Column van Fionna Bottema

In de ‘Nacht van de Nacht’ zoek ik met wat vrienden naar de geheime locatie van een feestje waarvan de coördinaten zijn doorgegeven via Google Earth, alleen niet erg nauwkeurig. Bovendien is de hele stad in het donker gehuld, waardoor we schuifelend via een bruin café en het dak van een parkeergarage in een obscure steeg bij de achteringang van een restaurant uitkomen. Ik overdrijf natuurlijk: alleen de Martinitoren en de
A-kerk waren deze nacht onverlicht. Het is me trouwens niet opgevallen, dus dat kan voortaan wel zo blijven.
Op diverse locaties in het land werden deze nacht duisternisactiviteiten georganiseerd, waaronder vaar- en wandelexcursies door donkere natuurgebieden, en nachtsnorkelen in de Piccardthofplas bij Groningen. Daarnaast had een aantal gemeenten beloofd de sierverlichting van openbare gebouwen uit te zetten en lantarenpalen te dimmen. De gemeente Groningen had toegezegd voor de Nacht van de Nacht tien- tot twaalfduizend lantarenpalen te dimmen of te verwijderen, in de komende vijf jaar zouden dat er landelijk zelfs een miljoen moeten worden. Goed plan. Na een ander avondje dansen liep ik om een uur of drie door Groningen. Oorverdovend gezang klonk uit de boomtoppen. De gevlekte borstjes van zanglijsters waren duidelijk zichtbaar in het licht van de straatverlichting en de schijnwerpers van de Nieuwe Kerk. Genoeg licht om ze het idee te geven dat het midden overdag was.

Samen met België en Puerto Rico hoort Nederland tot de lichtvervuilste landen ter wereld. Van de Nederlanders wil 52 procent dat het ’s nachts donker is.
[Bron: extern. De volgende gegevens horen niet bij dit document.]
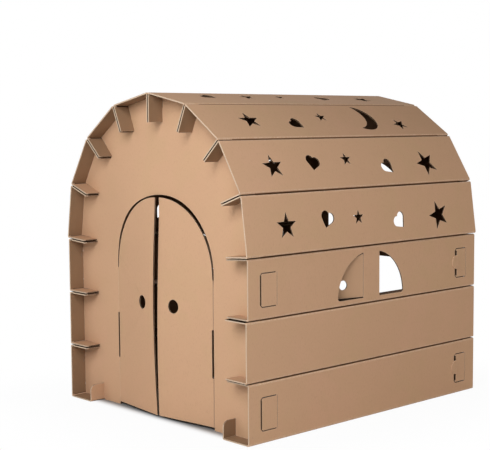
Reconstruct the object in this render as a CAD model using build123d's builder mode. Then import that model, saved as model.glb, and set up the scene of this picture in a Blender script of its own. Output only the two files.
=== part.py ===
# A child's playhouse of corrugated cardboard, standing on the floor.
# Fourteen folded planks run from end to end and close over the top as a round roof.
# Their flanges meet in pairs at every seam and half-lap into slots in two end walls.
# The front wall has an arched double door, the back wall an arched window with a cross of wide bars,
# and the third plank of each side a pair of quarter-round windows with swinging shutters.
#
# X runs across the house, Y from the door end to the back, Z up, in millimetres.
# The origin is on the floor in the middle. The left side is the right side turned half round.

from build123d import *
from math import cos, pi, radians, sin, tan
import os

os.makedirs("parts", exist_ok=True)

# Board and folding
board = 5.0
fold_radius = 6.0
seam_gap = 3.5
crease_gap = 0.5
cut_gap = 4.5
lock_gap = 3.5
fit_gap = 0.3
slot_play = 1.2
rest_chamfer = 3.0
score_width = 1.5
score_depth = 0.8

# House
house_half_width = 512.0
house_length = 1242.0
upright_planks = 3
upright_width = 210.0
roof_planks = 4
roof_turn = 23.5
roof_flare = 7.0
overhang = 63.0
planks_per_side = upright_planks + roof_planks

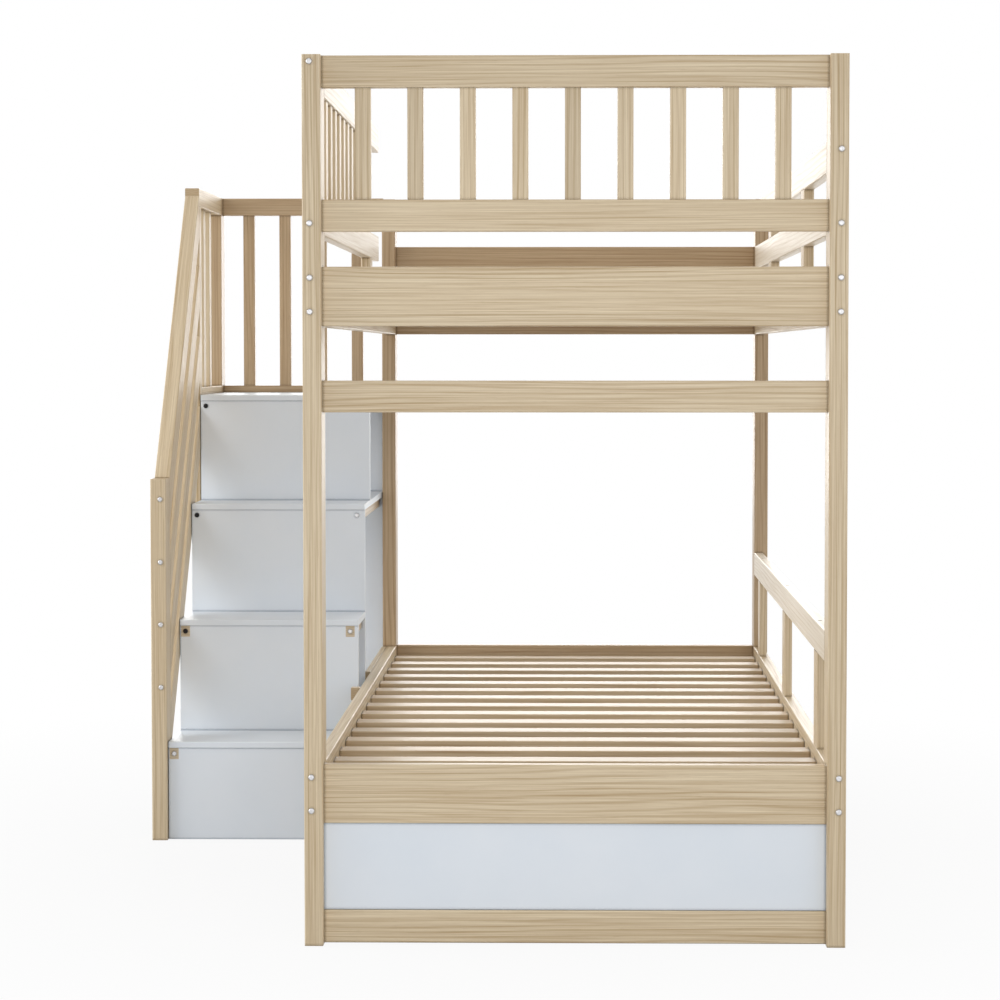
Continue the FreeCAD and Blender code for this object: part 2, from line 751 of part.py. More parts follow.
upright_low = railing_low_z + railing_rail_high
upright_high = railing_top - railing_rail_high - upright_low
side_uprights = board("railing_side_spindles", "z", upright_high, spindle_thick,
                      side_spindle_wide, (railing_x + (handrail_thick - spindle_thick) / 2,
                                          side_upright_y, upright_low))
keep(repeat(side_uprights, "Y", 2, side_upright_pitch))

# the railing across the head end of the stairs
rear_span = railing_inner - half_bed
rear_rails = board("railing_rear_rails", "x", rear_span, board_thick, railing_rail_high,
                   (-railing_inner, stair_back_y, railing_low_z))
keep(repeat(rear_rails, "Z", 2, railing_top - railing_rail_high - railing_low_z))
rear_margin = (rear_span - 3 * rear_spindle_pitch - spindle_wide) / 2
rear_uprights = board("railing_rear_spindles", "z", upright_high, spindle_wide, spindle_thick,
                      (-railing_inner + rear_margin,
                       stair_back_y + (board_thick - spindle_thick) / 2, upright_low))
keep(repeat(rear_uprights, "X", 4, rear_spindle_pitch))


# ---------------------------------------------------------------- fasteners

def ring(radius, y, sides):
    """Closed regular polygon about the y axis."""
    turns = [2 * math.pi * (corner + 0.5) / sides for corner in range(sides + 1)]
    return Part.makePolygon([FreeCAD.Vector(radius * math.cos(turn), y, radius * math.sin(turn))
                             for turn in turns])


def prism(flats, y, length, sides):
    """Solid prism along +y, measured across its flats."""
    corner_radius = flats / 2 / math.cos(math.pi / sides)
    return Part.Face(ring(corner_radius, y, sides)).extrude(FreeCAD.Vector(0, length, 0))


def bolt_shape(length, radius, high):
    """A button-head bolt along +y whose head rests on the plane y = 0."""
    head = Part.makeLoft([ring(radius, 0, HEAD_SIDES), ring(radius * 0.7, -high, HEAD_SIDES)],
                         True, True)
    socket = prism(socket_flats.number, -high - 1, socket_deep.number + 1, 6)
    shank = prism(shank_flats.number, -high * 0.2, length + high * 0.2, 8)
    return head.cut(socket).fuse(shank).removeSplitter()


def fastener_node(name, fasteners, radius=head_radius, high=head_high):
    """Bolts as separate solids; each is (x, y, z, turn axis, turn, length)."""
    solids = []
    for x, y, z, axis, turn, length in fasteners:
        shape = bolt_shape(length, radius.number, high.number)
        shape.Placement = FreeCAD.Placement(
            FreeCAD.Vector(bed_middle.number + x, front_face.number + y, z),
            FreeCAD.Rotation(axis, turn))
        solids.append(shape)
    feature = doc.addObject("Part::Feature", name)
    feature.Label = name
    feature.Shape = Part.makeCompound(solids)
    return keep(feature)


UP = FreeCAD.Vector(0, 0, 1)
ACROSS = FreeCAD.Vector(1, 0, 0)
through_post = (post_depth + bolt_grip - bore_spare).number

bed_fasteners = []
for side, y, turn, guard_bolts in ((-1, 0, 0, left_guard_bolts), (1, 0, 0, right_guard_bolts),
                                   (-1, bed_length.number, 180, []),
                                   (1, bed_length.number, 180, right_guard_bolts)):
    for z in side_bolts:
        bed_fasteners.append((side * bolt_x.number, y, z.number, UP, turn, through_post))
    for z in guard_bolts:
        bed_fasteners.append((side * bolt_x.number, y, z.number, UP, turn, short_bolt.number))
fastener_node("bed_bolts", bed_fasteners)

screw_length = (slim_high - screw_sunk + bolt_grip - bore_spare).number
screw_seat = (low_guard_z + slim_high - screw_sunk).number
guard_screws = [((inner_half + screw_x).number, y.number, screw_seat, ACROSS, -90, screw_length)
                for y in low_support_middle]
fastener_node("low_guard_screws", guard_screws, screw_radius, screw_high)

# the stair's bolts are black at its outer side above the first step
batten_bolt_x = [(x + batten_wide / 2).number for x in batten_x]
batten_bolt_length = (bolt_grip + panel_thick - bore_spare).number
through_railing_post = (slim_high + bolt_grip - bore_spare).number
bright_bolts = []
for heights, length in ((short_railing_bolts, short_bolt.number),
                        (long_railing_bolts, through_railing_post)):
    for z in heights:
        bright_bolts.append(((railing_x + railing_bolt_x).number, railing_front_y.number, z.number,
                             UP, 0, length))
black_bolts = []
for step in range(4):
    bolt_z = tread_top[step].number - panel_thick.number - batten_high.number / 2
    for side_number, x in enumerate(batten_bolt_x):
        row = black_bolts if side_number == 0 and step > 0 else bright_bolts
        row.append((x, riser_y[step].number, bolt_z, UP, 0, batten_bolt_length))
fastener_node("stair_bolts", bright_bolts)
fastener_node("stair_black_bolts", black_bolts)


# ---------------------------------------------------------------- check and write

doc.recompute()
for item in doc.Objects:
    if "Invalid" in item.State or "Error" in item.State:
        raise RuntimeError("failed: %s %s" % (item.Label, item.State))
for item in sub_parts:
    if item.Shape.isNull() or not item.Shape.isValid():
        raise RuntimeError("bad shape: " + item.Label)

whole = Part.makeCompound([item.Shape for item in sub_parts])
print("sub-parts", len(sub_parts), "solids", len(whole.Solids))
print("bounds", whole.BoundBox)
for item in sub_parts:
    item.Shape.exportStep("parts/%s.step" % item.Label)
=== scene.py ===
# %% [markdown]
# # A bunk bed with storage stairs
#
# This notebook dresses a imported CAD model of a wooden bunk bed. The boards, panels,
# slats and stairs come from the CAD file and keep their shapes. Blender gives them
# oak grain, white paint and zinc, swaps the plain bolt heads for turned ones, and
# photographs the bed in a pale studio.
#
# Lengths are metres. Z is up, and Y runs from the foot end to the head end.

# %% Load the fixed frame
import bmesh
import bpy
import math
from mathutils import Matrix, Vector


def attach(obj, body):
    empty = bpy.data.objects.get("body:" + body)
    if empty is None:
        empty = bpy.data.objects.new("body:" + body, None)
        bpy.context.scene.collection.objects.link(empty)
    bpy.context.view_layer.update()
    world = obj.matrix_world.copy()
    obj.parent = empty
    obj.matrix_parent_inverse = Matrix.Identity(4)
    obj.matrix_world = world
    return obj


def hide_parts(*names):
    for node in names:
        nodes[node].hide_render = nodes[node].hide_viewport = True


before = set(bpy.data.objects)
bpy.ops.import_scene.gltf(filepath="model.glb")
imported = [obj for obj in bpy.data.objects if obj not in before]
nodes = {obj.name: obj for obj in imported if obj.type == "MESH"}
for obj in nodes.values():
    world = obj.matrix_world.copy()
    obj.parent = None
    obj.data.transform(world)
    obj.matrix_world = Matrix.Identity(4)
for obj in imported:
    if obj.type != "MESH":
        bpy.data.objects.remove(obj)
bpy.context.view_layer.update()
print("CAD pieces:", len(nodes))

# %% [markdown]
# ## The camera
#
# Where the camera stood was worked out from the bed's own parallel edges: chest high,
# in front of the foot end, and a long way back. A long lens from there keeps the posts
# almost parallel. The shift only moves the crop, as a studio camera does.

# %% Camera
CAMERA_PLACE = (0.23969, -5.7095, 1.1613)
CAMERA_PITCH = math.radians(90 - 2.19)
CAMERA_YAW = math.radians(0.81)

scene = bpy.context.scene
camera_data = bpy.data.cameras.new("Camera")
camera_data.lens = 87.07
camera_data.sensor_width = 36
camera_data.shift_x = -0.0407
camera_data.shift_y = -0.0535
camera = bpy.data.objects.new("Camera", camera_data)
camera.location = CAMERA_PLACE
camera.rotation_euler = (CAMERA_PITCH, 0, CAMERA_YAW)
scene.collection.objects.link(camera)
scene.camera = camera
print("camera at", CAMERA_PLACE)

# %% [markdown]
# ## Small helpers for materials
#
# A material is a chain of nodes. These helpers add a node, set its plain values by
# socket name and plug other nodes into it, so that a finish below reads as a short list.


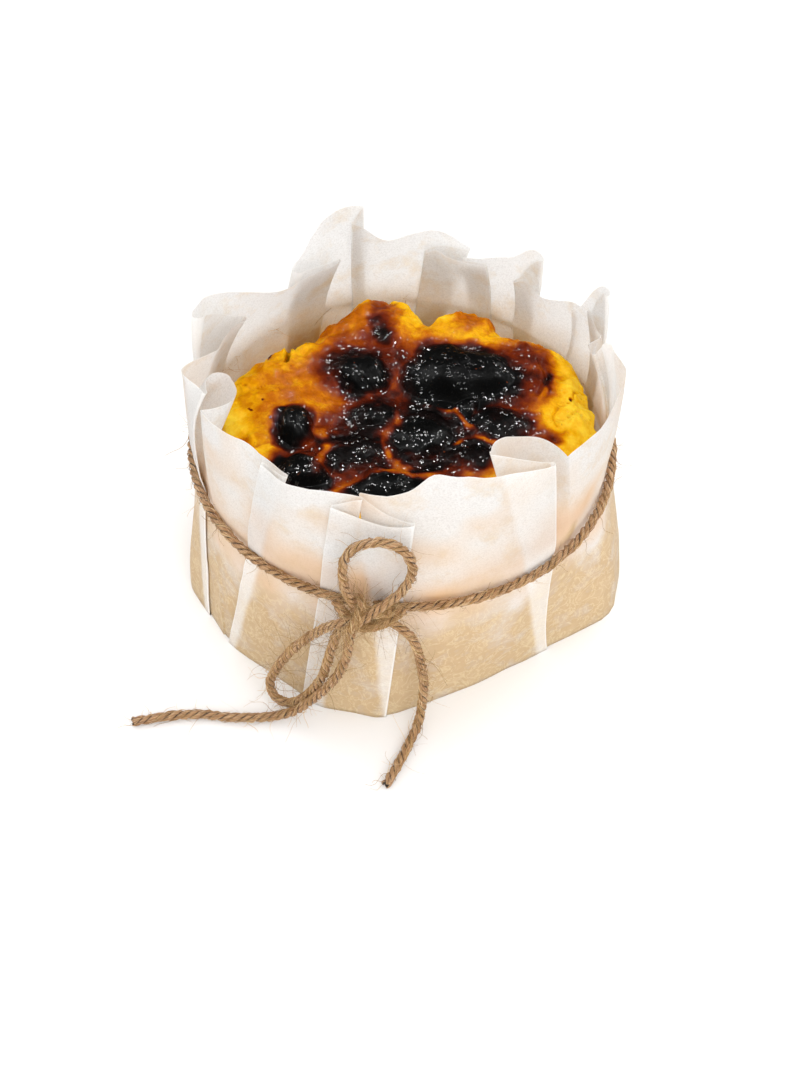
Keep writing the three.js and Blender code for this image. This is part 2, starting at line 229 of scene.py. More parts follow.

Buiten de bebouwde kom dan want steden, wegen en hun eigen huizen zien ze wel graag verlicht vanwege de veilig- en gezelligheid. Uiterlijk dit jaar moeten alle provincies donkergebieden hebben aangewezen. Het Platform Lichthinder probeert iedereen die bang is voor het donker (de meeste mensen associëren duisternis nu eenmaal met horror en criminele activiteiten) over te halen met de leus ‘In het donker zie je meer!’
Wonend aan de rand van een buitengebied heb ik het donker al een paar keer ontmoet, maar het echte donker ken ik vooral uit het buitenland. Tijdens Nyepi, het Balinese nieuwjaar, dat wordt ingeleid met het verjagen van de kwade geesten door lawaai en het verbranden van poppen, volgt een etmaal van absoluut niets. Het is een dag van reflectie, waarbij niemand de straat op mag en verkeer en verlichting verboden is. Wie toch een lampje aan doet, kan een steen door zijn raam verwachten en wie de straat op gaat wordt in elkaar geslagen door jeugdbendes. Ik zat in mijn eentje op het balkon en verveelde me stierlijk.

Wanneer ik midden in de nacht na het feestje naar huis fiets, mijn licht uit solidariteit niet aan, is de hele weg Helpman, Haren, Glimmen riant verlicht. Ik kan er, ondanks de nodige wijntjes, prima mee thuis te komen. Wanneer ik over het bruggetje van de designverlichte Drentse Aa gefietst ben, rij ik van het pad af en kom in de berm tot stilstand. Het is zo donker dat ik geen hand voor ogen zie. Opmerkelijk: zodra ik Groningen uit en Drenthe in rij, is het gedaan met de verlichting. Natuurlijk kan ik mijn licht nu aan doen, maar dat zou flauw zijn, dus ik ga op de tast verder. Aardedonker is het, tot de afrit van de uitbundig verlichte A28. Op de snelweg zie ik een zee van lantarenpalen die zich uitstrekt in de richting van Groningen. Gedimd, dat wel, maar een half jaar geleden stonden ze er nog niet. Ze blijven staan, vertelde iemand mij. Wat is het nut van dimlicht wanneer je de hoeveelheid lampen verdubbelt? Tijd dat de Nacht van de Nacht vervangen wordt door Nyepi. Zorg er wel voor dat je niet alleen bent die nacht.